Relentless Accountability, LLC does not keep any original client records, so we will return those to you at the completion of the services rendered under this engagement. It is your responsibility to retain and protect your records (which includes any work product we provide to you as well as any records that we return) for possible future use, including potential examination by any government or regulatory agencies. Relentless Accountability, LLC does not accept responsibility for hosting client information; therefore, you have the sole responsibility for ensuring you retain and maintain in your possession all your financial and non-financial information, data, and records.

If any dispute arises among the parties hereto, the parties agree to first try in good faith to settle the dispute by mediation administered by the American Arbitration Association under its applicable rules for resolving professional accounting and related services disputes before resorting to litigation. The costs of any mediation proceeding shall be shared equally by all parties.

Client and accountant both agree that any dispute over fees charged by the accountant to the client will be submitted for resolution by arbitration in accordance with the applicable rules for resolving professional accounting and related services disputes of the American Arbitration Association, except that under all circumstances the arbitrator must follow the laws of Arizona.

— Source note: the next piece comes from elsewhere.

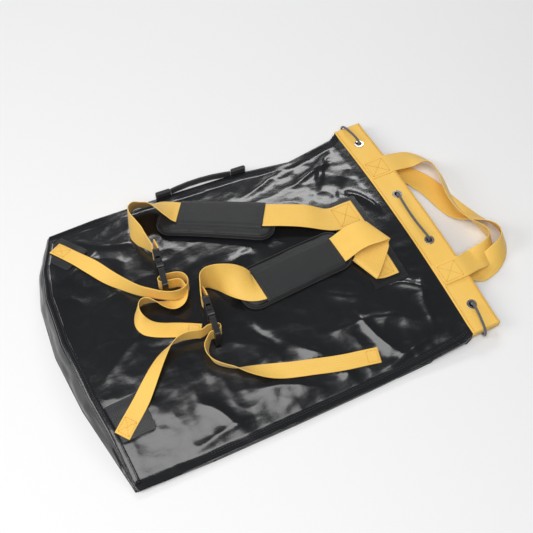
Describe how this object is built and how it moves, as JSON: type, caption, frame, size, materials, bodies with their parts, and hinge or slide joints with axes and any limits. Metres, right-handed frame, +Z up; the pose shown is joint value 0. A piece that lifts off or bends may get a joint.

Such arbitration shall be binding and final. IN AGREEING TO ARBITRATION, WE BOTH ACKNOWLEDGE THAT IN THE EVENT OF A DISPUTE OVER FEES CHARGED BY THE ACCOUNTANT, EACH OF US IS GIVING UP THE RIGHT TO HAVE THE DISPUTE DECIDED IN A COURT OF LAW BEFORE A JUDGE OR JURY AND, INSTEAD, WE ARE ACCEPTING THE USE OF ARBITRATION FOR RESOLUTION. The prevailing party shall be entitled to an award of reasonable attorneys’ fees and costs incurred in connection with the arbitration of the dispute in an amount to be determined by the arbitrator.

We will be pleased to discuss this letter with you at your convenience. If the foregoing is acceptable to you, please sign the original copy of this letter in the space provided.

Please note that you are affirming to Relentless Accountability, LLC your understanding of, and agreement to, the terms and conditions of this engagement letter by any one of the following actions: returning your signed engagement letter to our firm or providing supporting information to us for use in the preparation of your amended 941.